Task directions:
In the listing below, find the line that contains "star_base();" and the line that contains "bpy.context.scene.collection.objects.link(empty)". Quote both and every line between them, exactly, and nothing more.
----------------------------------------
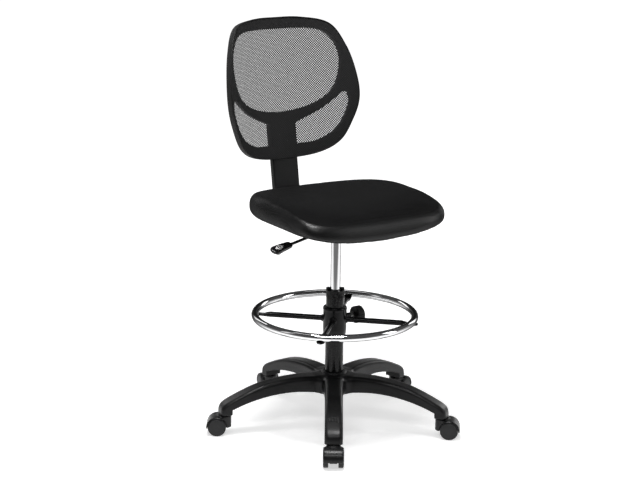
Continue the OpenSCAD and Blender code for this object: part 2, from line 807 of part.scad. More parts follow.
// Cushion: rings of points from the pocket over the board, round the side and over the dished top
module seat_cushion() {
    pocket_z = board_z + board_thick + gap;
    middle_z = seat_height - 14;
    side = [[12, 0], [6, 0.05], [1.5, 0.2], [0, 0.45], [1.5, 0.7], [5, 0.88], [12, 1]];
    top = [0.8, 0.6, 0.4, 0.2];
    angles = [for (i = [0:seat_steps - 1]) i * 360 / seat_steps];
    pocket = [for (t = angles) let (p = seat_point(t, board_inset - gap)) [p[0], p[1], pocket_z]];
    lip_in = [for (p = pocket) [p[0], p[1], rim_bottom(p)]];
    sides = [for (s = side) for (t = angles)
        let (p = seat_point(t, s[0])) [p[0], p[1], rim_bottom(p) + (rim_top(p) - rim_bottom(p)) * s[1]]];
    tops = [for (u = top) for (t = angles)
        let (p = seat_point(t, 12), q = [p[0] * u, seat_y + (p[1] - seat_y) * u])
            [q[0], q[1], middle_z + (rim_top(p) - middle_z) * u * u]];
    points = concat([[0, seat_y, pocket_z]], pocket, lip_in, sides, tops, [[0, seat_y, middle_z]]);
    rings = 2 + len(side) + len(top);
    n = seat_steps;
    last = len(points) - 1;
    faces = concat(
        [for (i = [0:n - 1]) [0, 1 + i, 1 + (i + 1) % n]],
        [for (r = [0:rings - 2]) for (i = [0:n - 1])
            let (a = 1 + r * n + i, b = 1 + r * n + (i + 1) % n) [a, a + n, b]],
        [for (r = [0:rings - 2]) for (i = [0:n - 1])
            let (a = 1 + r * n + i, b = 1 + r * n + (i + 1) % n) [b, a + n, b + n]],
        [for (i = [0:n - 1]) [last - n + i, last, last - n + (i + 1) % n]]);
    color("#151516") polyhedron(points = points, faces = faces);
}

// ---------- back ----------
// Local x runs across, y backwards through the back's thickness, z up along its lean
module at_back() {
    translate([0, back_setback, back_height]) rotate([-back_lean, 0, 0]) children();
}

module back_shell(front, thick) {
    translate([0, -back_curve, 0]) intersection() {
        ring(back_curve + front + thick, back_curve + front, outline_top + 20);
        translate([-back_curve, back_curve / 3, 0]) cube([2 * back_curve, back_curve * 2, outline_top + 20]);
    }
}

module back_outline() {
    polygon(loop_curve(both_sides(outline_half, outline_top, outline_low)));
}

module back_windows() {
    polygon(loop_curve(both_sides(window_half, window_top, window_low)));
    for (s = [0, 1]) mirror([s, 0]) polygon(concat(open_curve(lower_top), open_curve(lower_bottom)));
}

module through_back() {
    translate([0, 100, 0]) rotate([90, 0, 0]) linear_extrude(height = back_curve + 100) children();
}

module back_screw_places() {
    for (x = [-screw_x, screw_x], z = [screw_low, screw_high])
        translate([x, 0, z]) rotate([-90, 0, 0]) children();
}

module back_frame() {
    pocket_half = bar_width / 2 + gap;
    pocket_depth = bar_thick + 2 * gap;
    color("#161618") at_back() difference() {
        union() {
            intersection() {
                back_shell(0, frame_thick);
                through_back() difference() {
                    back_outline();
                    back_windows();
                }
            }
            translate([-bracket_half, frame_thick - 6, bracket_low])
                cube([2 * bracket_half, bracket_back - frame_thick + 6, bracket_high - bracket_low]);
        }
        translate([-pocket_half, bar_mid - pocket_depth / 2, 0])
            cube([2 * pocket_half, pocket_depth, bracket_high - 12]);
        back_screw_places() cylinder(r = back_screw + fit, h = bracket_back + 1);
    }
}

module back_mesh() {
    color("#3a3a3c") at_back() intersection() {
        back_shell(-gap - mesh_thick, mesh_thick);
        through_back() back_outline();
    }
}

// Side of the bar, as y and z: along under the seat, round the bend and up the lean
function bar_side(offset) =
    let (r = bar_bend - offset, up = back_point(bar_mid - offset, bracket_high - 12 - gap))
        concat([[bar_front, bend_z - r]],
            [for (i = [0:bend_steps]) let (a = (90 - back_lean) * i / bend_steps)
                [bend_y + r * sin(a), bend_z - r * cos(a)]],
            [up]);

module back_bar() {
    color("#242426") difference() {
        rotate([90, 0, 90]) translate([0, 0, -bar_width / 2]) linear_extrude(height = bar_width)
            polygon(concat(bar_side(-bar_thick / 2), reverse(bar_side(bar_thick / 2))));
        translate([0, 0, bar_z - bar_thick]) plate_holes(bolt_radius + 0.3, 2 * bar_thick);
        at_back() back_screw_places() cylinder(r = back_screw + fit, h = bracket_back);
    }
}

module back_bar_sleeve() {
    length = bracket_low - sleeve_low;
    slot_w = bar_width + 2 * gap;
    slot_t = bar_thick + 2 * gap;
    color("#2c2c2e") at_back() difference() {
        translate([-sleeve_width / 2, sleeve_front, sleeve_low]) cube([sleeve_width, sleeve_thick, length]);
        for (z = [sleeve_low + rib, sleeve_low + length / 2 + rib / 2])
            translate([sleeve_wall - sleeve_width / 2, sleeve_front + sleeve_wall, z])
                cube([sleeve_width - 2 * sleeve_wall, sleeve_thick - 2 * sleeve_wall,
                    length / 2 - 1.5 * rib]);
        translate([-slot_w / 2, bar_mid - slot_t / 2, sleeve_low - 1]) cube([slot_w, slot_t, length + 2]);
    }
}

module back_screws() {
    color("dimgray") at_back() back_screw_places() {
        translate([0, 0, 4]) cylinder(r = back_screw, h = bracket_back - 4);
        translate([0, 0, bracket_back]) cylinder(r1 = back_screw_head, r2 = back_screw + 1, h = 3);
    }
}

star_base();
castor_stems();
for (k = [1:leg_count]) {
    castor_housing(k - 1);
    castor_axle(k - 1);
    castor_wheel(k - 1, 1);
    castor_wheel(k - 1, -1);
}
outer_tube();
guide_sleeve();
bearing_washers();
bearing_balls();
rubber_bumper();
retaining_washer();
retaining_clip();
piston_rod();
gas_piston();
gas_tube();
valve_pin();
foot_ring();
foot_ring_spokes();
foot_ring_hub();
spoke_screws();
hub_bushes();
clamp_shoe();
clamp_screw();
clamp_knob();
seat_plate();
gas_socket();
lever_bush();
lever_rod();
lever_handle();
seat_under_cover();
seat_board();
seat_cushion();
tee_nuts();
plate_bolts();
back_bar_bolts();
back_bar();
back_bar_sleeve();
back_frame();
back_mesh();
back_screws();
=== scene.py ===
"""Dresses the drafting chair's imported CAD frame. Metres, +Z up, the sitter faces -Y.

The named sizes below are in millimetres unless they say otherwise; build and build_quads turn them
into metres.
"""

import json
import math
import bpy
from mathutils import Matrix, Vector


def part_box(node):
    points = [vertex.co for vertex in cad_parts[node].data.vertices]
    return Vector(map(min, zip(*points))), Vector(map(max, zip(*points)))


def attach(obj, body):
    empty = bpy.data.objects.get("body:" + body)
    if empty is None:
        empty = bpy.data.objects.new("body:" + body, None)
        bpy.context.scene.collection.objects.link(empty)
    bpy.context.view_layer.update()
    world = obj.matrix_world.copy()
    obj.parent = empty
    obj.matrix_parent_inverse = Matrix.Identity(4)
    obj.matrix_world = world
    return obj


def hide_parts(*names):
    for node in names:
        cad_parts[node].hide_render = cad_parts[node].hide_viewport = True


bl_info = {
    "name": "Drafting Chair",
    "version": (1, 0, 0),
    "blender": (4, 5, 0),
    "location": "3D View > Sidebar > Chair",
    "description": "Moulded, padded and plated pieces for a drafting chair",
    "category": "Object",
}

import bpy
import numpy as np
from mathutils import Matrix, Vector

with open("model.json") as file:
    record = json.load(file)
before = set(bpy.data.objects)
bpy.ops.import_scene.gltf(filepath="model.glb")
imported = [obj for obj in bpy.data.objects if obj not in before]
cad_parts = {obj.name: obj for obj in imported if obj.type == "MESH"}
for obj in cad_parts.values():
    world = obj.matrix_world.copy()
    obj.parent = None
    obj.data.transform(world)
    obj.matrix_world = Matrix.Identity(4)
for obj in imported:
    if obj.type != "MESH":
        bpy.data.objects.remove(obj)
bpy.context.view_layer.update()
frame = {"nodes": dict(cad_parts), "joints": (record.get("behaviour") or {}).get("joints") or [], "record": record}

MM = 0.001
TAU = 2 * math.pi
LEGS = 5
JOINTS = {joint["name"]: joint for joint in frame["joints"]}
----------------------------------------
The answer:
star_base();
castor_stems();
for (k = [1:leg_count]) {
    castor_housing(k - 1);
    castor_axle(k - 1);
    castor_wheel(k - 1, 1);
    castor_wheel(k - 1, -1);
}
outer_tube();
guide_sleeve();
bearing_washers();
bearing_balls();
rubber_bumper();
retaining_washer();
retaining_clip();
piston_rod();
gas_piston();
gas_tube();
valve_pin();
foot_ring();
foot_ring_spokes();
foot_ring_hub();
spoke_screws();
hub_bushes();
clamp_shoe();
clamp_screw();
clamp_knob();
seat_plate();
gas_socket();
lever_bush();
lever_rod();
lever_handle();
seat_under_cover();
seat_board();
seat_cushion();
tee_nuts();
plate_bolts();
back_bar_bolts();
back_bar();
back_bar_sleeve();
back_frame();
back_mesh();
back_screws();
=== scene.py ===
"""Dresses the drafting chair's imported CAD frame. Metres, +Z up, the sitter faces -Y.

The named sizes below are in millimetres unless they say otherwise; build and build_quads turn them
into metres.
"""

import json
import math
import bpy
from mathutils import Matrix, Vector


def part_box(node):
    points = [vertex.co for vertex in cad_parts[node].data.vertices]
    return Vector(map(min, zip(*points))), Vector(map(max, zip(*points)))


def attach(obj, body):
    empty = bpy.data.objects.get("body:" + body)
    if empty is None:
        empty = bpy.data.objects.new("body:" + body, None)
        bpy.context.scene.collection.objects.link(empty)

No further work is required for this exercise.